An efficient stochastic particle method for high-dimensional nonlinear PDEs
Zhengyang Lei, Sihong Shao, Yunfeng Xiong
TL;DR
This work tackles the curse of dimensionality in nonlinear PDEs by introducing a stochastic particle method (SPM) derived from the weak formulation of the Lawson-Euler time discretization. SPM represents the solution with real-valued weighted particles X_{t_m} = (1/N) sum_i w_i δ_{x_i} and employs adaptive particle motion, resampling, and reweighting, together with a virtual uniform grid (VUG) for efficient nonlinear term evaluation. The method demonstrates strong adaptivity and scalability to moderately high dimensions, achieving competitive accuracy on 6-D Allen-Cahn and 7-D HJB problems, with clear trade-offs between memory, time, and accuracy.
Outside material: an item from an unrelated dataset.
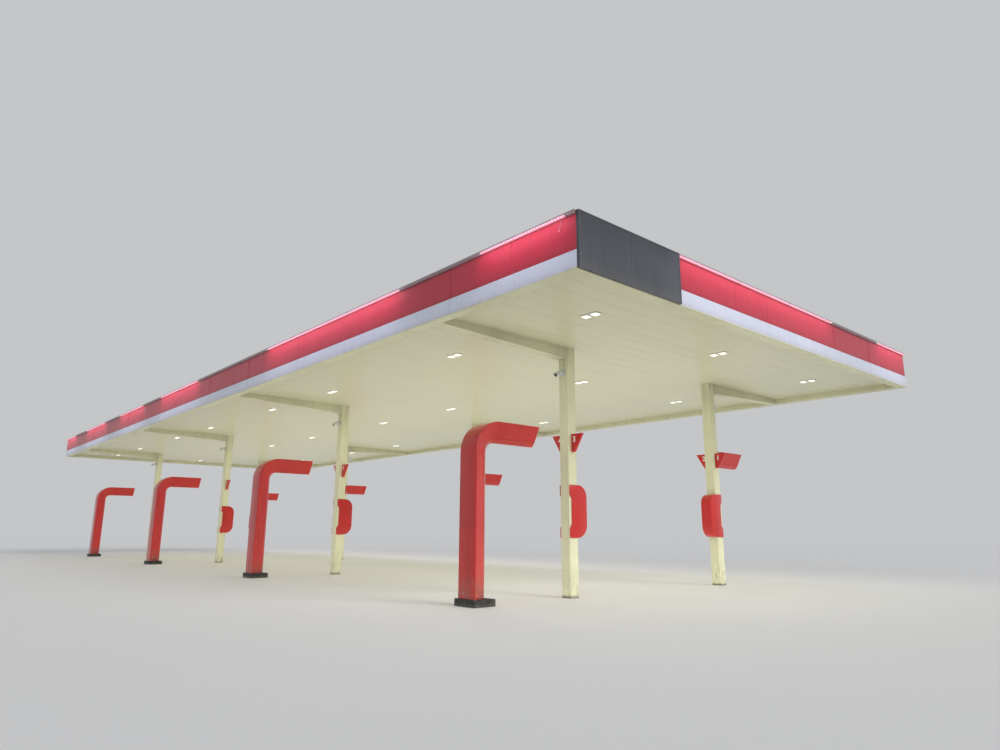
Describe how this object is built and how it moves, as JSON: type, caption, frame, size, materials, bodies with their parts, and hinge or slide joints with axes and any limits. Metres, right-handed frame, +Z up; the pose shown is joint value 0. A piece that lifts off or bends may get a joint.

Overall, SPM provides a principled, non-learning-based alternative to high-dimensional PDE solvers that leverages adaptive sampling and weak-form reconstruction to mitigate CoD in practice.
Abstract
Numerical resolution of high-dimensional nonlinear PDEs remains a huge challenge due to the curse of dimensionality. Starting from the weak formulation of the Lawson-Euler scheme, this paper proposes a stochastic particle method (SPM) by tracking the deterministic motion, random jump, resampling and reweighting of particles. Real-valued weighted particles are adopted by SPM to approximate the high-dimensional solution, which automatically adjusts the point distribution to intimate the relevant feature of the solution. A piecewise constant reconstruction with virtual uniform grid is employed to evaluate the nonlinear terms, which fully exploits the intrinsic adaptive characteristic of SPM. Combining both, SPM can achieve the goal of adaptive sampling in time. Numerical experiments on the 6-D Allen-Cahn equation and the 7-D Hamiltonian-Jacobi-Bellman equation demonstrate the potential of SPM in solving high-dimensional nonlinear PDEs efficiently while maintaining an acceptable accuracy.